I see the misconceptions between couples, those who supposedly know each other as well or better than anyone else, and have vowed to love and protect, care for and honor until they are parted by death. I see the pain and damage done between two people who don’t understand each other. If we can’t get our own house in order to learn to listen, give empathy, to love and honor differences, how do we reach beyond to be inclusive with people from other cultures we don’t understand and are perhaps afraid of?
I grew up in Ann Arbor, Michigan during the 1960s. The civil rights movement was alive and well, and my siblings and I participated in marches. It doesn’t seem like much has changed for people of color (or women for that matter) in these intervening decades.
My mom had black boyfriends who lived with us while I was growing up. (Christmas 1972.) For a time we lived in a lower flat of a house where the tenants upstairs were black, Indian, white, and others I don’t remember. Yet I don’t have black or Hispanic friends now. I have white, Asian and Jewish friends. I have to ask myself why that is.
I have clients from many ethnicities and cultural backgrounds, and many are cross-cultural couples themselves. When I don’t know or understand their culture, I ask them to educate me. They are the experts of their culture or ethnicity.
It is truly the responsibility of those who have privilege to work to make this better. It is not going to be solved today; it will take many people, many years, and yet it begins today. It will take action and financial support if you can. We each have to look at our internalized prejudices and fears, and gather accurate information to replace our ideas that have no backing in fact. For example, misconceptions about whom in America uses welfare, Medicaid, etc.
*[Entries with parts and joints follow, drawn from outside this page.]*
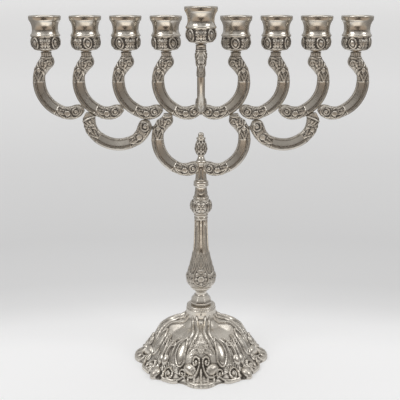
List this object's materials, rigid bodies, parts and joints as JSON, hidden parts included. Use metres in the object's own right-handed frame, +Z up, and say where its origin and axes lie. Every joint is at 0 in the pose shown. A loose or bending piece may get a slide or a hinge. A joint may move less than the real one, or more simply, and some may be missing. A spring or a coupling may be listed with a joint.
{
  "type": "menorah",
  "caption": "Ornate branched candelabrum in antique silver plate: a row of candle cups on curved arms, a raised front cup, and a baluster stem on a lobed dome base.",
  "frame": {"origin": "centre of the base on the table", "axes": "+Z up the stem, X along the row of candles, -Y towards the side where the raised ninth cup (shamash) stands"},
  "size_m": [0.3186, 0.14, 0.3532],
  "materials": {
    "silver_plate": "antique silver plate over cast brass: polished high spots, dark oxidised recesses",
    "steel_hardware": "zinc-plated steel",
    "stud_brass": "plain turned brass",
    "solder": "dull silver solder"
  },
  "bodies": {
    "stand": {"base": "silver_plate", "faceted_knob": "silver_plate", "shaft_foot": "silver_plate", "baluster_shaft": "silver_plate", "flower_knop": "silver_plate", "knop_ring": "silver_plate", "stem_spool": "silver_plate", "tie_rod": "steel_hardware", "base_washer": "steel_hardware", "base_nut": "steel_hardware"},
    "branch_head": {"branch_hub": "silver_plate", "arm_1": "silver_plate", "arm_2": "silver_plate", "arm_3": "silver_plate", "arm_4": "silver_plate", "arm_5": "silver_plate", "arm_6": "silver_plate", "arm_7": "silver_plate", "arm_8": "silver_plate", "bowl_arm_left": "silver_plate", "bowl_arm_right": "silver_plate", "main_arm_left": "silver_plate", "main_arm_right": "silver_plate", "shamash_arm": "silver_plate", "solder_joints": "solder"},
    "finial_collar": {"finial_collar": "silver_plate"},
    "finial": {"finial": "silver_plate"},
    "cup_seat_1": {"cup_seat_1": "silver_plate"},
    "candle_cup_1": {"candle_cup_1": "silver_plate", "cup_stud_1": "stud_brass"},
    "cup_seat_2": {"cup_seat_2": "silver_plate"},
    "candle_cup_2": {"candle_cup_2": "silver_plate", "cup_stud_2": "stud_brass"},
    "cup_seat_3": {"cup_seat_3": "silver_plate"},
    "candle_cup_3": {"candle_cup_3": "silver_plate", "cup_stud_3": "stud_brass"},
    "cup_seat_4": {"cup_seat_4": "silver_plate"},
    "candle_cup_4": {"candle_cup_4": "silver_plate", "cup_stud_4": "stud_brass"},
    "cup_seat_5": {"cup_seat_5": "silver_plate"},
    "candle_cup_5": {"candle_cup_5": "silver_plate", "cup_stud_5": "stud_brass"},
    "cup_seat_6": {"cup_seat_6": "silver_plate"},
    "candle_cup_6": {"candle_cup_6": "silver_plate", "cup_stud_6": "stud_brass"},
    "cup_seat_7": {"cup_seat_7": "silver_plate"},
    "candle_cup_7": {"candle_cup_7": "silver_plate", "cup_stud_7": "stud_brass"},
    "cup_seat_8": {"cup_seat_8": "silver_plate"},
    "candle_cup_8": {"candle_cup_8": "silver_plate", "cup_stud_8": "stud_brass"},
    "cup_seat_shamash": {"cup_seat_shamash": "silver_plate"},
    "candle_cup_shamash": {"candle_cup_shamash": "silver_plate", "cup_stud_shamash": "stud_brass"}
  },
  "joints": [
    {"name": "branch_head_turn", "type": "hinge", "parent": "stand", "child": "branch_head", "pos_m": [0, 0, 0.196], "axis": [0, 0, 1], "continuous": true},
    {"name": "finial_rise", "type": "slide", "parent": "stand", "child": "finial_collar", "axis": [0, 0, 1], "range_m": [0, 0.00481]},
    {"name": "finial_turn", "type": "hinge", "parent": "finial_collar", "child": "finial", "pos_m": [0, 0, 0.206], "axis": [0, 0, 1], "range_deg": [0, 2160]},
    {"name": "cup_1_rise", "type": "slide", "parent": "branch_head", "child": "cup_seat_1", "axis": [0, 0, 1], "range_m": [0, 0.00701]},
    {"name": "cup_1_turn", "type": "hinge", "parent": "cup_seat_1", "child": "candle_cup_1", "pos_m": [-0.1444, 0, 0.3129], "axis": [0, 0, 1], "range_deg": [0, 3600]},
    {"name": "cup_2_rise", "type": "slide", "parent": "branch_head", "child": "cup_seat_2", "axis": [0, 0, 1], "range_m": [0, 0.00701]},
    {"name": "cup_2_turn", "type": "hinge", "parent": "cup_seat_2", "child": "candle_cup_2", "pos_m": [-0.1071, 0, 0.3129], "axis": [0, 0, 1], "range_deg": [0, 3600]},
    {"name": "cup_3_rise", "type": "slide", "parent": "branch_head", "child": "cup_seat_3", "axis": [0, 0, 1], "range_m": [0, 0.00701]},
    {"name": "cup_3_turn", "type": "hinge", "parent": "cup_seat_3", "child": "candle_cup_3", "pos_m": [-0.0698, 0, 0.3129], "axis": [0, 0, 1], "range_deg": [0, 3600]},
    {"name": "cup_4_rise", "type": "slide", "parent": "branch_head", "child": "cup_seat_4", "axis": [0, 0, 1], "range_m": [0, 0.00701]},
    {"name": "cup_4_turn", "type": "hinge", "parent": "cup_seat_4", "child": "candle_cup_4", "pos_m": [-0.0325, 0, 0.3129], "axis": [0, 0, 1], "range_deg": [0, 3600]},
    {"name": "cup_5_rise", "type": "slide", "parent": "branch_head", "child": "cup_seat_5", "axis": [0, 0, 1], "range_m": [0, 0.00701]},
    {"name": "cup_5_turn", "type": "hinge", "parent": "cup_seat_5", "child": "candle_cup_5", "pos_m": [0.0325, 0, 0.3129], "axis": [0, 0, 1], "range_deg": [0, 3600]},
    {"name": "cup_6_rise", "type": "slide", "parent": "branch_head", "child": "cup_seat_6", "axis": [0, 0, 1], "range_m": [0, 0.00701]},
    {"name": "cup_6_turn", "type": "hinge", "parent": "cup_seat_6", "child": "candle_cup_6", "pos_m": [0.0698, 0, 0.3129], "axis": [0, 0, 1], "range_deg": [0, 3600]},
    {"name": "cup_7_rise", "type": "slide", "parent": "branch_head", "child": "cup_seat_7", "axis": [0, 0, 1], "range_m": [0, 0.00701]},
    {"name": "cup_7_turn", "type": "hinge", "parent": "cup_seat_7", "child": "candle_cup_7", "pos_m": [0.1071, 0, 0.3129], "axis": [0, 0, 1], "range_deg": [0, 3600]},
    {"name": "cup_8_rise", "type": "slide", "parent": "branch_head", "child": "cup_seat_8", "axis": [0, 0, 1], "range_m": [0, 0.00701]},
    {"name": "cup_8_turn", "type": "hinge", "parent": "cup_seat_8", "child": "candle_cup_8", "pos_m": [0.1444, 0, 0.3129], "axis": [0, 0, 1], "range_deg": [0, 3600]},
    {"name": "cup_shamash_rise", "type": "slide", "parent": "branch_head", "child": "cup_seat_shamash", "axis": [0, 0, 1], "range_m": [0, 0.00701]},
    {"name": "cup_shamash_turn", "type": "hinge", "parent": "cup_seat_shamash", "child": "candle_cup_shamash", "pos_m": [0, -0.032, 0.3219], "axis": [0, 0, 1], "range_deg": [0, 3600]}
  ],
  "couplings": [
    {"joint": "finial_rise", "follows": "finial_turn", "m_per_rad": 0.00012732},
    {"joint": "cup_1_rise", "follows": "cup_1_turn", "m_per_rad": 0.00011141},
    {"joint": "cup_2_rise", "follows": "cup_2_turn", "m_per_rad": 0.00011141},
    {"joint": "cup_3_rise", "follows": "cup_3_turn", "m_per_rad": 0.00011141},
    {"joint": "cup_4_rise", "follows": "cup_4_turn", "m_per_rad": 0.00011141},
    {"joint": "cup_5_rise", "follows": "cup_5_turn", "m_per_rad": 0.00011141},
    {"joint": "cup_6_rise", "follows": "cup_6_turn", "m_per_rad": 0.00011141},
    {"joint": "cup_7_rise", "follows": "cup_7_turn", "m_per_rad": 0.00011141},
    {"joint": "cup_8_rise", "follows": "cup_8_turn", "m_per_rad": 0.00011141},
    {"joint": "cup_shamash_rise", "follows": "cup_shamash_turn", "m_per_rad": 0.00011141}
  ]
}
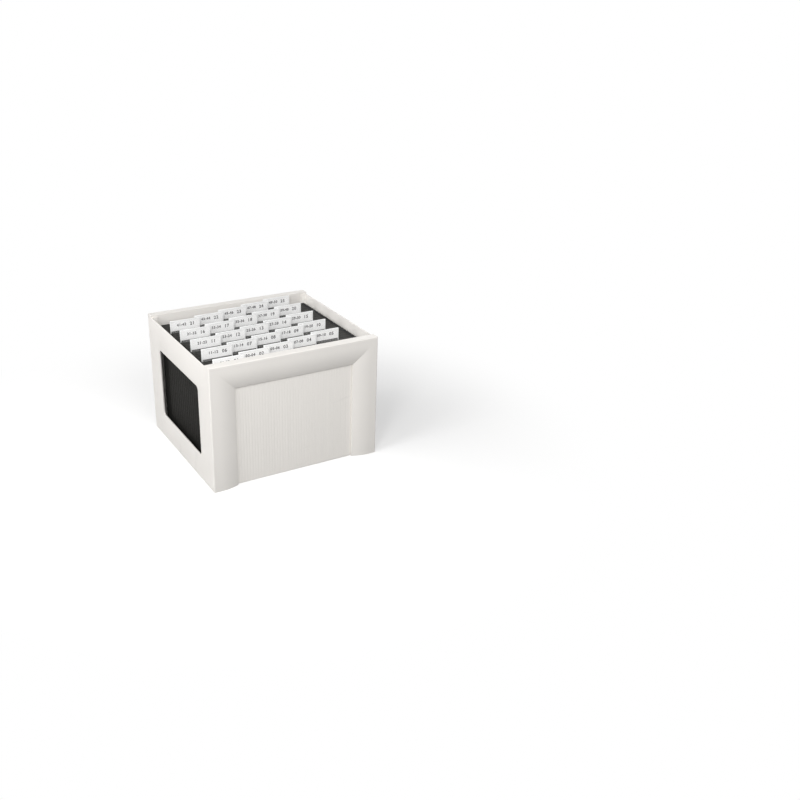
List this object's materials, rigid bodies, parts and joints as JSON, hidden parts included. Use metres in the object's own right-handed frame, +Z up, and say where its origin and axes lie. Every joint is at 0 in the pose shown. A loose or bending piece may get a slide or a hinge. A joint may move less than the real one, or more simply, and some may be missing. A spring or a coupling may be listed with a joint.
{
  "type": "hanging file box",
  "caption": "Open moulded file box with twin-wall panels, hand openings and a full row of lift-out hanging folders with staggered label tabs.",
  "frame": {"origin": "middle of the underside", "axes": "-Y is the front, +X is the right-hand side seen from the front, +Z up"},
  "size_m": [0.365, 0.34, 0.2682],
  "materials": {
    "box_plastic": "fine satin grain",
    "panel_plastic": "satin twin-wall sheet",
    "lacquered_steel": "dark lacquer, rubbed bright on the top edge",
    "screw_steel": "zinc plated",
    "folder_card": "dark fine-grained sheet",
    "tab_plastic": "clear sleeve over a white label"
  },
  "bodies": {
    "box": {"front_frame": "box_plastic", "back_frame": "box_plastic", "front_panel": "panel_plastic", "back_panel": "panel_plastic", "left_side_frame": "box_plastic", "right_side_frame": "box_plastic", "base": "box_plastic", "left_rail": "lacquered_steel", "right_rail": "lacquered_steel", "screws": "screw_steel"},
    "folder_body_01": {"folder_01": "folder_card", "tab_01": "tab_plastic"},
    "folder_body_02": {"folder_02": "folder_card", "tab_02": "tab_plastic"},
    "folder_body_03": {"folder_03": "folder_card", "tab_03": "tab_plastic"},
    "folder_body_04": {"folder_04": "folder_card", "tab_04": "tab_plastic"},
    "folder_body_05": {"folder_05": "folder_card", "tab_05": "tab_plastic"},
    "folder_body_06": {"folder_06": "folder_card", "tab_06": "tab_plastic"},
    "folder_body_07": {"folder_07": "folder_card", "tab_07": "tab_plastic"},
    "folder_body_08": {"folder_08": "folder_card", "tab_08": "tab_plastic"},
    "folder_body_09": {"folder_09": "folder_card", "tab_09": "tab_plastic"},
    "folder_body_10": {"folder_10": "folder_card", "tab_10": "tab_plastic"},
    "folder_body_11": {"folder_11": "folder_card", "tab_11": "tab_plastic"},
    "folder_body_12": {"folder_12": "folder_card", "tab_12": "tab_plastic"},
    "folder_body_13": {"folder_13": "folder_card", "tab_13": "tab_plastic"},
    "folder_body_14": {"folder_14": "folder_card", "tab_14": "tab_plastic"},
    "folder_body_15": {"folder_15": "folder_card", "tab_15": "tab_plastic"},
    "folder_body_16": {"folder_16": "folder_card", "tab_16": "tab_plastic"},
    "folder_body_17": {"folder_17": "folder_card", "tab_17": "tab_plastic"},
    "folder_body_18": {"folder_18": "folder_card", "tab_18": "tab_plastic"},
    "folder_body_19": {"folder_19": "folder_card", "tab_19": "tab_plastic"},
    "folder_body_20": {"folder_20": "folder_card", "tab_20": "tab_plastic"},
    "folder_body_21": {"folder_21": "folder_card", "tab_21": "tab_plastic"},
    "folder_body_22": {"folder_22": "folder_card", "tab_22": "tab_plastic"},
    "folder_body_23": {"folder_23": "folder_card", "tab_23": "tab_plastic"},
    "folder_body_24": {"folder_24": "folder_card", "tab_24": "tab_plastic"},
    "folder_body_25": {"folder_25": "folder_card", "tab_25": "tab_plastic"}
  },
  "joints": [
    {"name": "folder_01_lift", "type": "slide", "parent": "box", "child": "folder_body_01", "axis": [0, 0, 1], "range_m": [0, 0.27]},
    {"name": "folder_02_lift", "type": "slide", "parent": "box", "child": "folder_body_02", "axis": [0, 0, 1], "range_m": [0, 0.27]},
    {"name": "folder_03_lift", "type": "slide", "parent": "box", "child": "folder_body_03", "axis": [0, 0, 1], "range_m": [0, 0.27]},
    {"name": "folder_04_lift", "type": "slide", "parent": "box", "child": "folder_body_04", "axis": [0, 0, 1], "range_m": [0, 0.27]},
    {"name": "folder_05_lift", "type": "slide", "parent": "box", "child": "folder_body_05", "axis": [0, 0, 1], "range_m": [0, 0.27]},
    {"name": "folder_06_lift", "type": "slide", "parent": "box", "child": "folder_body_06", "axis": [0, 0, 1], "range_m": [0, 0.27]},
    {"name": "folder_07_lift", "type": "slide", "parent": "box", "child": "folder_body_07", "axis": [0, 0, 1], "range_m": [0, 0.27]},
    {"name": "folder_08_lift", "type": "slide", "parent": "box", "child": "folder_body_08", "axis": [0, 0, 1], "range_m": [0, 0.27]},
    {"name": "folder_09_lift", "type": "slide", "parent": "box", "child": "folder_body_09", "axis": [0, 0, 1], "range_m": [0, 0.27]},
    {"name": "folder_10_lift", "type": "slide", "parent": "box", "child": "folder_body_10", "axis": [0, 0, 1], "range_m": [0, 0.27]},
    {"name": "folder_11_lift", "type": "slide", "parent": "box", "child": "folder_body_11", "axis": [0, 0, 1], "range_m": [0, 0.27]},
    {"name": "folder_12_lift", "type": "slide", "parent": "box", "child": "folder_body_12", "axis": [0, 0, 1], "range_m": [0, 0.27]},
    {"name": "folder_13_lift", "type": "slide", "parent": "box", "child": "folder_body_13", "axis": [0, 0, 1], "range_m": [0, 0.27]},
    {"name": "folder_14_lift", "type": "slide", "parent": "box", "child": "folder_body_14", "axis": [0, 0, 1], "range_m": [0, 0.27]},
    {"name": "folder_15_lift", "type": "slide", "parent": "box", "child": "folder_body_15", "axis": [0, 0, 1], "range_m": [0, 0.27]},
    {"name": "folder_16_lift", "type": "slide", "parent": "box", "child": "folder_body_16", "axis": [0, 0, 1], "range_m": [0, 0.27]},
    {"name": "folder_17_lift", "type": "slide", "parent": "box", "child": "folder_body_17", "axis": [0, 0, 1], "range_m": [0, 0.27]},
    {"name": "folder_18_lift", "type": "slide", "parent": "box", "child": "folder_body_18", "axis": [0, 0, 1], "range_m": [0, 0.27]},
    {"name": "folder_19_lift", "type": "slide", "parent": "box", "child": "folder_body_19", "axis": [0, 0, 1], "range_m": [0, 0.27]},
    {"name": "folder_20_lift", "type": "slide", "parent": "box", "child": "folder_body_20", "axis": [0, 0, 1], "range_m": [0, 0.27]},
    {"name": "folder_21_lift", "type": "slide", "parent": "box", "child": "folder_body_21", "axis": [0, 0, 1], "range_m": [0, 0.27]},
    {"name": "folder_22_lift", "type": "slide", "parent": "box", "child": "folder_body_22", "axis": [0, 0, 1], "range_m": [0, 0.27]},
    {"name": "folder_23_lift", "type": "slide", "parent": "box", "child": "folder_body_23", "axis": [0, 0, 1], "range_m": [0, 0.27]},
    {"name": "folder_24_lift", "type": "slide", "parent": "box", "child": "folder_body_24", "axis": [0, 0, 1], "range_m": [0, 0.27]},
    {"name": "folder_25_lift", "type": "slide", "parent": "box", "child": "folder_body_25", "axis": [0, 0, 1], "range_m": [0, 0.27]}
  ]
}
Then we take baby steps to improve ourselves. This is not comfortable. Change and growth isn’t comfortable. It’s not meant to be. Yet it is critical, crucial.
Take a look at this Equality Wheel and the Power and Control Wheel to further understand the patterns that are used by one over another. These were created for domestic violence, but I think they translate to social equality and power and control.
You don’t have to fix everything (or even anything). But you can help. Maybe you will meet someone of color and ask good questions about what help is needed (don’t assume you know) and then implement a change. Figure out how you can help even one person and begin immediately. Maybe you will mentor someone. Maybe you will donate to Second Harvest. Maybe you will get into politics on a local level to work on change here. Maybe you will help someone get an education.
Be creative. This Valley and the Bay Area overall is full of amazing people with incredible minds and ideas. Put yours to use for the betterment of this racial disparity. I have faith in you.
Be kind to yourself, your partner, your family, your community. Things feel more polarized than I have ever noticed, despite the times I’ve lived through of civil rights, the Women’s movement, the environment, and so on.
We are all on this whirling planet together, with so much beauty and pain all around.
How do you want to add your footprints?